When UR President Seligman released a statement concerning Arun Gandhi’s controversial opinion piece in the Washington Post blog, “On Faith,” he wrote that Gandhi’s apology, which explained that he does “not believe and should not have implied that the policies of the Israeli government are reflective of the views of all Jewish people,” inadequately explains his stated views, which seem “fundamentally inconsistent with the core values of the University of Rochester.” I agree with Seligman that Gandhi’s apology does not adequately explain or clarify his ambiguously-stated opinion, which, I infer, is that Israel and those involved in its creation have been and may continue to be responsible for violence.

Also, after such a controversial statement, it is important to remind everyone that the University does not hold any specific political views as a whole and that the opinions of one member of our community do not necessarily reflect a common view. We do not want the general public to think that, just because Arun Gandhi’s organization is now based here, that we automatically agree with his every opinion.

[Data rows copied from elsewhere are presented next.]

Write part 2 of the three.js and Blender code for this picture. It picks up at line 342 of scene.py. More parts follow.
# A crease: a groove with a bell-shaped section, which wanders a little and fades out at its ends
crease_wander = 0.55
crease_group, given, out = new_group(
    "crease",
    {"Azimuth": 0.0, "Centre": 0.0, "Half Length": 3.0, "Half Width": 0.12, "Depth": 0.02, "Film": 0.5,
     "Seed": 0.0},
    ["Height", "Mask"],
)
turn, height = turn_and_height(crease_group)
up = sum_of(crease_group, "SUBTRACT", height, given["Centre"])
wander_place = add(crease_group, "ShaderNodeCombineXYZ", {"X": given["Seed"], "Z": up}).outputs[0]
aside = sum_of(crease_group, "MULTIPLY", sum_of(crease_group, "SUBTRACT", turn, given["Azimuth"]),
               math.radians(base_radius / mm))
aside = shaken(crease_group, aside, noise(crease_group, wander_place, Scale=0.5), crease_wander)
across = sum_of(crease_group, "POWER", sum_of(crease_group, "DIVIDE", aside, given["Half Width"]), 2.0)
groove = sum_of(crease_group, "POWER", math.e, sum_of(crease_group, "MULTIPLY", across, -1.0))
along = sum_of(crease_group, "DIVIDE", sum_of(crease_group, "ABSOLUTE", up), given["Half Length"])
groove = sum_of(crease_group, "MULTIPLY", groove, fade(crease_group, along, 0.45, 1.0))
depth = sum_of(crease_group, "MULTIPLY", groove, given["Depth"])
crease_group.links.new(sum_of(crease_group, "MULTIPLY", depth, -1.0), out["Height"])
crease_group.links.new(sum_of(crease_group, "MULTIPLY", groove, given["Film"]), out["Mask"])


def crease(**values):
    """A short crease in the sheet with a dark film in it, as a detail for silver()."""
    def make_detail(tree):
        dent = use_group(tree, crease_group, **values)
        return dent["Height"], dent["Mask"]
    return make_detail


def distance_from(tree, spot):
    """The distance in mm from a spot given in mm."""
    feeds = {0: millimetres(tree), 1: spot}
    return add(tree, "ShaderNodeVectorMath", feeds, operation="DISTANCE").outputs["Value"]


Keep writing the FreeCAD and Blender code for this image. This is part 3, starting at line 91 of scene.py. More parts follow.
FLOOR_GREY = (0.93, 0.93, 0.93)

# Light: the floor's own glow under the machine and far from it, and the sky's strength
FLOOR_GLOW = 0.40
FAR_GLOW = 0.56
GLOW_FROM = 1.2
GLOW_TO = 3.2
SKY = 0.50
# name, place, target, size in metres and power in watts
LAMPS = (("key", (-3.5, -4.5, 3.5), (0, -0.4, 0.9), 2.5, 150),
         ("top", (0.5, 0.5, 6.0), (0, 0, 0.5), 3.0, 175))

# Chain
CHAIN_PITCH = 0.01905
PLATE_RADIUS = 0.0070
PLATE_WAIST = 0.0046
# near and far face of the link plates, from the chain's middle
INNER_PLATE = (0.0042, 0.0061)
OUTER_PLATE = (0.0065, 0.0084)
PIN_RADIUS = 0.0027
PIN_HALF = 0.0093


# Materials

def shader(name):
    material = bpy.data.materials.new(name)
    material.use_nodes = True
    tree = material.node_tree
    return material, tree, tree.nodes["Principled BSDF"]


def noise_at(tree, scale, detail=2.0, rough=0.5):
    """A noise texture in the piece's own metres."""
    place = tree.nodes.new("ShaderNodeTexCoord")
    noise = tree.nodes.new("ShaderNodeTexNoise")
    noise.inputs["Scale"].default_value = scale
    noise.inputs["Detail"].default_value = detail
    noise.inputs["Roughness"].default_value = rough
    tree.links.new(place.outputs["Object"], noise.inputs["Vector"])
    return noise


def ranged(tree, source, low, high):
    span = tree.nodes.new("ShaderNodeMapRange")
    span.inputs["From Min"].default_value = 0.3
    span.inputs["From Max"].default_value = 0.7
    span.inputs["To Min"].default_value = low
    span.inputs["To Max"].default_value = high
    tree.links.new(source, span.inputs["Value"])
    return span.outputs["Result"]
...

It is logical that Seligman feels obligated to protect the integrity of the UR to ensure its success as an academic and research institution and as a business. However, I found it interesting to hear Seligman very positively and enthusiastically welcome and introduce former Ambassador Andrew Young on Jan. 21 before Young delivered the Martin Luther King Jr. Commemorative Address.

My reason for mentioning this is that in August 2006, when asked whether he was concerned that Wal-Mart has put smaller, “mom-and-pop” stores out of business, Young responded with a statement including his opinion that “they’ve ripped off our communities enough. First it was Jews, then it was Koreans and now it’s Arabs; very few black people own these stores.” After making this comment, Young received much criticism, issued an apology and resigned from his position with Working Families for Wal-Mart.

Oddly enough, the UR Press Release announcing Young’s visit mentions that his interest in nonviolent resistance was, in part, inspired by “the writings of Mohandas K. Gandhi,” the namesake of the M.K. Gandhi Institute for Nonviolence, based here at UR and, until recently, led by Arun Gandhi. It seems a strange coincidence that two prominent men, influenced by the teachings of Mohandas Gandhi and otherwise respected for their work, might create similar controversy over perceived anti-Semitic comments.

However, the coincidence may seem less coincidental upon examining the words of M.K. Gandhi.

When referring to the potential – and eventual – partition of Palestine for the creation of Israel, Gandhi insisted, “The cry for the national home for the Jews [did] not make much appeal to [him].” He called it “wrong and inhuman to impose the Jews on the Arabs” and something that “cannot be justified by any moral code of conduct.” Gandhi’s views and the subsequent criticism of these words are widely known.

If the University is so uncomfortable associating with an individual such as Arun Gandhi, who has made controversial statements concerning Jewish people or the state of Israel, then it should have felt obliged to issue a similar disclaimer regarding Andrew Young. It should not have welcomed an institute aimed at promoting the ideals of M.K. Gandhi. I cannot blame Arun Gandhi for expressing views that are “fundamentally inconsistent” with those of the University when UR cannot express views that are fundamentally consistent with themselves.

Arun Gandhi and Andrew Young are well-intentioned individuals. They hope to promote peace and reduce poverty.

However, if they must constantly watch their words out of fear that they be accused of secretly harboring hatred for various ethnic or religious groups, then they, and others like them, may become silent and inactive. They knew that their words were potentially offensive, yet for some reason, they said them anyway.

Maybe they do actually think that all Jewish people are violent or that Koreans and Arabs are dishonest.

It doesn’t matter. It matters that, despite those unfounded generalizations, they believe that all people of any race, religion or opinion should be able to live a life free of violence and poverty in a world of equal opportunities. They have even made an attempt, in the form of action, not just words, to make that happen.

Bridgers is a member of the class of 2008.